The CTP has been examining both that report and an industry perspective, while also conducting its own independent review of the available science on the public health impact of menthol. It is currently examining the peer review comments on the FDA scientific review. "So that process is going ahead," he said. "Once we evaluate the peer review comments, we will post the final FDA report for public comment in the Federal Register, and we'll publish the peer review comments.

"If and when FDA proposes any regulatory action, we have to put forth whatever scientific evidence that FDA believes supports any actions that we might propose in the future."
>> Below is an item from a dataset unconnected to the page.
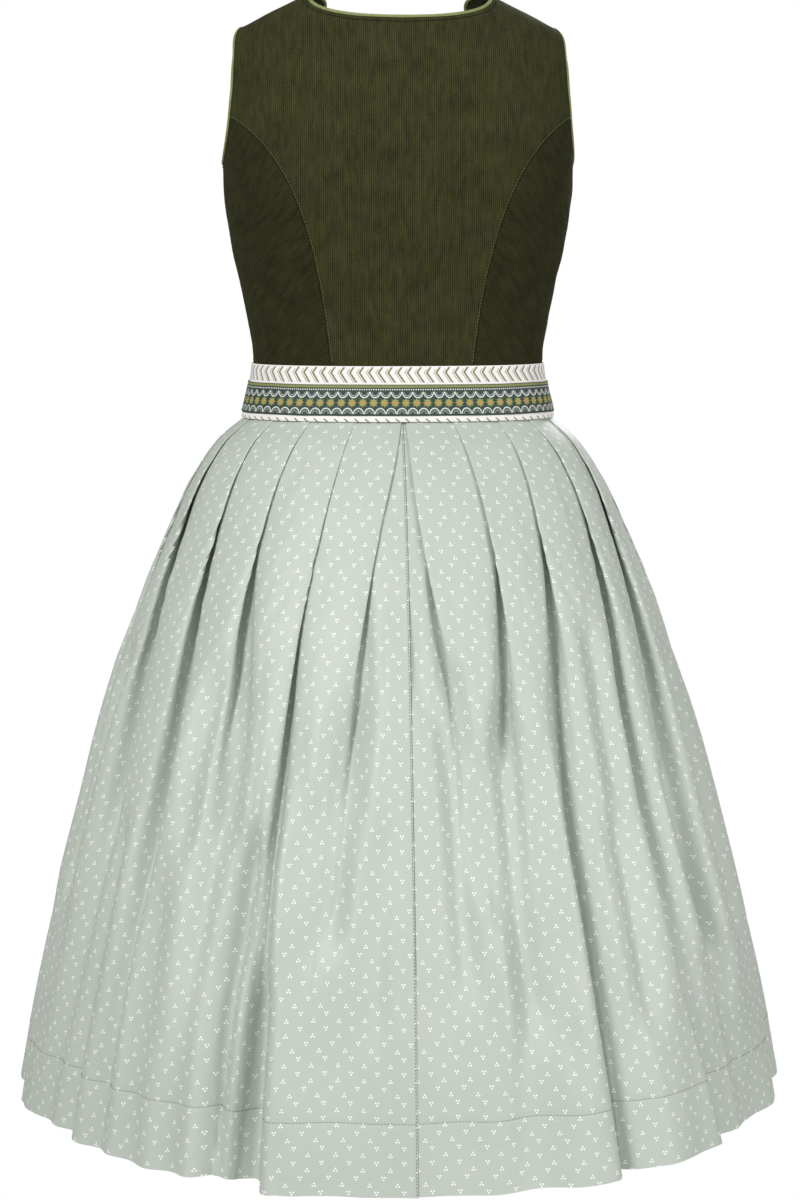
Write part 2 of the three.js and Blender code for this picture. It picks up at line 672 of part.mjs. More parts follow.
// The corners of the folded cloth at one level, as distances round the outline (u) and out of it (w).
// A pressed pleat runs under its own edge and back. Lower down the layers part, and the pleat opens
// into a hollow with a rim, a floor and the wall up to its edge.
function foldCorners(folds, level, length) {
  const read = (column) => folds.map((fold) => cubicThrough(FOLD_LEVELS, fold[column], level));
  const edges = read('edge').map((share) => share * length);
  const floors = read('floor');
  const depths = read('depth');
  const pitch = length / folds.length;
  const pressed = (CLOTH_PER_PLEAT - waistLength / folds.length - 4 * PLEAT_GAP) / 2;
  const corners = [];
  let before = 0;
  let crestBefore = -CREST * depths[0];
  edges.forEach((edge, i) => {
    const depth = depths[i];
    const under = Math.max(0, (CLOTH_PER_PLEAT - pitch - depth) / 2);
    const open = 1 - Math.min(1, under / pressed);
    const crest = lerp(PRESSED_CREST, CREST, open) * depth;
    const floor = crest - depth;
    const turn = lerp(PLEAT_GAP, WALL_TURN * depth, open);
    const lean = WALL_LEAN + WALL_LEAN_SHARE * depth;
    const rim = {
      u: lerp(edge + UNDER_RIM * under, edge - floors[i], open),
      w: lerp(-PRESSED_RIM * depth, crest, open),
    };
    const farFoot = lerp(edge + UNDER_FLOOR * under, edge - floors[i] + lean, open);
    const foot = edge + under - lean * open;
    corners.push({ u: (before + rim.u) / 2, w: lerp((crestBefore + rim.w) / 2, crest, open) });
    corners.push(rim);
    corners.push({ u: Math.min(farFoot, foot - 1), w: floor });
    corners.push({ u: foot, w: floor });
    corners.push({ u: foot, w: floor + turn });
    corners.push({ u: edge - WALL_TURN * lean * open, w: crest - turn });
    corners.push({ u: edge, w: crest });
    before = edge;
    crestBefore = crest;
  });
  corners.unshift({ u: 0, w: corners[0].w });
  corners.push({ u: (before + length) / 2, w: crestBefore });
  corners.push({ u: length, w: crestBefore });
  return corners;
}

// Offsets a level line of points to one side, keeping the cloth's thickness round its corners.
function offsetLine(line, distance) {
  return line.map((point, i) => {
    const before = line[Math.max(i - 1, 0)];
    const after = line[Math.min(i + 1, line.length - 1)];
    const arriving = new THREE.Vector2().subVectors(i === 0 ? after : point, i === 0 ? point : before);
    const leaving = new THREE.Vector2().subVectors(
      i === line.length - 1 ? point : after,
      i === line.length - 1 ? before : point,
    );
    const side = (v) => new THREE.Vector2(-v.y, v.x).normalize();
    const middle = side(arriving).add(side(leaving)).normalize();
    const stretch = Math.min(1 / Math.max(middle.dot(side(arriving)), 0.1), 1.5);
    return point.clone().addScaledVector(middle, distance * stretch);
  });
}

function skirtHalf(side) {
  const folds = side === 'left' ? FOLDS_LEFT : FOLDS_RIGHT;
  const hand = side === 'left' ? 1 : -1;
  const seamInset = GAP / 2;
  const grids = { outer: [], inner: [] };
  for (const level of SKIRT_ROWS) {
    const z = lerp(BAND_BOTTOM_Z - GAP, HEM_Z, level);
    const outline = halfOutline(z);
    const line = foldCorners(folds, level, outline.length).map(({ u, w }) => {
      const { x, y, normal } = outline.at(u);
      return new THREE.Vector2(x + normal.x * w, y + normal.y * w);
    });
    const lifted = (points) => points.map((p) => {
      const x = Math.max(p.x, seamInset) * hand;
      return new THREE.Vector3(x, p.y, z);
    });
    grids.outer.push(lifted(offsetLine(line, SKIRT_CLOTH / 2)));
    grids.inner.push(lifted(offsetLine(line, -SKIRT_CLOTH / 2)));
  }
  add(`skirt_${side}`, slab(grids.outer, grids.inner), COLOURS.skirt, 0.7);
}

// ---- Buttons on the right front ----

function buttons() {
  const profile = [
    [0, 0], [BUTTON_RADIUS * 0.82, 0], [BUTTON_RADIUS, BUTTON_THICK * 0.3],
    [BUTTON_RADIUS * 0.86, BUTTON_THICK * 0.72], [BUTTON_RADIUS * 0.45, BUTTON_THICK * 0.96],
    [0, BUTTON_THICK],
  ].map(([radius, height]) => new THREE.Vector2(radius, height));
  const shape = new THREE.LatheGeometry(profile, BUTTON_SIDES);
  evenShares(BUTTONS - 1).forEach((share, i) => {
    const z = lerp(BUTTON_FIRST_Z, BUTTON_LAST_Z, share);
    const normal = figureNormal(Math.PI, z);
    const mesh = add(`button_${i + 1}`, shape, COLOURS.button, 0.4);
    mesh.position.copy(onFigure(Math.PI, z)).addScaledVector(normal, LAP_LIFT + BUTTON_RAISE);
    mesh.quaternion.setFromUnitVectors(new THREE.Vector3(0, 1, 0), normal);
  });
}

backPanel();
sidePanels('back');
sidePanels('front');
frontPanel('left');
frontPanel('right');
neckPiping();
armholePiping();
waistband();
skirtHalf('left');
skirtHalf('right');
buttons();

export default dress;
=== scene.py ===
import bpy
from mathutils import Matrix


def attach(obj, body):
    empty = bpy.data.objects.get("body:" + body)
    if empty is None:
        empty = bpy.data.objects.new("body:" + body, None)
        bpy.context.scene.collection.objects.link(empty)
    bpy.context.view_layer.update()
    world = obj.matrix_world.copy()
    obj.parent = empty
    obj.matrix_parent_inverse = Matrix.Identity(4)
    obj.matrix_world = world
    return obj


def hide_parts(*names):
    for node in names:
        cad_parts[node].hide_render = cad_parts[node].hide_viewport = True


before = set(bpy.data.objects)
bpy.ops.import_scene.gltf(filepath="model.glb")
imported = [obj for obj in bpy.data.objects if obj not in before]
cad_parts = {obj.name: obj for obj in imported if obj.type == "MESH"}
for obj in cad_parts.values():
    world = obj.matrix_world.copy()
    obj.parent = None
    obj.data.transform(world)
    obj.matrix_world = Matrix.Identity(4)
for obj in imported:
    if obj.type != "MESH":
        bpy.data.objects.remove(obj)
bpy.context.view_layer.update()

import math

import bpy
import numpy as np
from mathutils import Vector

# A sleeveless dirndl dress in corduroy and printed cotton, filled out as if worn. Lengths in this
# script are millimetres until a mesh is made. The front faces -Y and the wearer's left is +X.

METRE = 1000.0

# ---- The dress's own sizes ----
PANEL_CLOTH = 0.9                 # thicknesses
BAND_CLOTH = 1.1
RIBBON_CLOTH = 0.6
SKIRT_CLOTH = 0.6
HEM_CLOTH = 1.1                   # the turned-up hem is two layers

NECK_POINT_X = 83                 # from the centre to where the shoulder seam meets the neckline
SHOULDER_TIP_X = 149.5            # from the centre to the shoulder seam's outer end
SHOULDER_DROP = 34
BACK_NECK_DROP = 28
FRONT_NECK_DROP = 130
FRONT_NECK_TURN = 0.39            # the angle off the centre front at which the neckline turns up
FRONT_NECK_SHARPNESS = 4
FRONT_NECK_CROWDING = 1.6         # how much closer its points stand to the centre front
BACK_NECK_FLATNESS = 2
ARMHOLE_TOP = -SHOULDER_DROP
ARMHOLE_BOTTOM = -160
ARMHOLE_BACK = 50                 # how far it reaches behind and in front of the shoulder seam
ARMHOLE_FRONT = 58
WAIST_Z = -349
BAND_BOTTOM_Z = -401
HEM_Z = -1047
HEM_DEPTH = 59                    # from the hem's edge up to its line of stitches
HEM_DROP_BACK = 15                # the hem hangs this much lower at the centre back
HEM_DROP_SIDE = 3.5
HEM_DROP_REACH = 0.27             # the share of the way round over which it rises again
HEM_DROP_POWER = 8                # how late on the way down the cloth grows longer

BUST_RISE = 11                    # the bodice's cups: how far they rise, their middles and reach
BUST_X, BUST_Z = 82, -188
BUST_REACH_X, BUST_REACH_Z = 48, 54

LAP = 9                           # how far each front runs past the centre
LAP_LIFT = 1.3                    # how far the right front is raised there, and the left one sunk
LAP_BLEND = 34                    # the distance from the centre at which they are level again

PIPING_WIDTH = 3.4
PIPING_THICK = 2.6
PIPING_ROOM = 1.5                 # the cloth runs in beside the piping to this far from its middle

RIBBON_TOP_Z = -366
RIBBON_BOTTOM_Z = -395

BUTTON_RADIUS = 5.5
BUTTON_THICK = 3.2
BUTTON_RAISE = 1.5
BUTTON_FIRST_Z = -146
BUTTON_LAST_Z = -330
BUTTONS = 7

STITCH_PITCH = 3.0
STITCH_LENGTH = 2.1
STITCH_WIDTH = 0.34
STITCH_RISE = 0.3
STITCH_SIDES = 6
# Along one stitch: the place as a share of its length, its height as a share of its rise, and its
# thickness as a share of its width.
STITCH_SECTIONS = [(-0.5, -0.25, 0.5), (-0.36, 0.55, 0.9), (0, 1, 1), (0.36, 0.55, 0.9), (0.5, -0.25, 0.5)]

# The figure's level sections: half width, depth behind and in front of the side seam, squareness.
FIGURE = {
    "z": [0, -34, -65, -100, -130, -160, -190, -230, -270, -310, -349, -401],
    "half": [83, 149.5, 165, 169.5, 169, 167, 166, 160.5, 152, 144, 139.5, 150],
    "back": [56, 80, 96, 105, 109, 110, 108, 102, 95, 89, 86, 92],
    "front": [52, 76, 92, 106, 116, 123, 126, 120, 110, 101, 96, 103],
    "square": [2.2, 2.4, 2.5, 2.5, 2.45, 2.4, 2.4, 2.35, 2.3, 2.3, 2.3, 2.25],
}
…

Retailer concerns include:

Retailer training: The CTP had outlined two schedules for violations found during the inspections, one for retailers who have an approved training program and another, more severe one for those who don't. But one concern around that is that the FDA isn't approving training programs, and has instead put forth "very ambiguous" elements of an approved training program in a draft guidance.

Deyton said the agency could have opted for a final guidance or a final rule, rather than the draft guidance: "We're all still learning to work with each other. … We, with calculation, started out with the least concrete so that we could get feedback and hear what's working and what's not, so that as we get more and more concrete, we're absorbing the feedback from retailers, from other sectors of industry, etc., so that we're reflecting what will really work at the front line."

Public reporting: Anyone can report witnessing a tobacco compliance violation, which has caused concern among retailers about the caliber of the complaints--such as whether they might come from someone with a grudge or someone not trained to truly know what a violation is.

"I don't just take somebody's word for it," Simoneau said. "We have to do our own independent investigation and surveillance and inspection. … You would have had to have committed the violation in the presence of my investigators." Retailers hit with a public complaint are treated "no differently" than retailers getting a random inspection. "If you do everything correctly, you never even know," she said.

Certificate of passing: The agency has come under scrutiny for deciding not to provide letters to retailers who pass tobacco compliance inspections, while at the same time issuing letters of noncompliance.

From his perspective, Deyton said, a letter affirming success bears limited value because it reflects compliance only for the time the inspection was done. He doesn't want such FDA-endorsed letters to be used inappropriately, he said.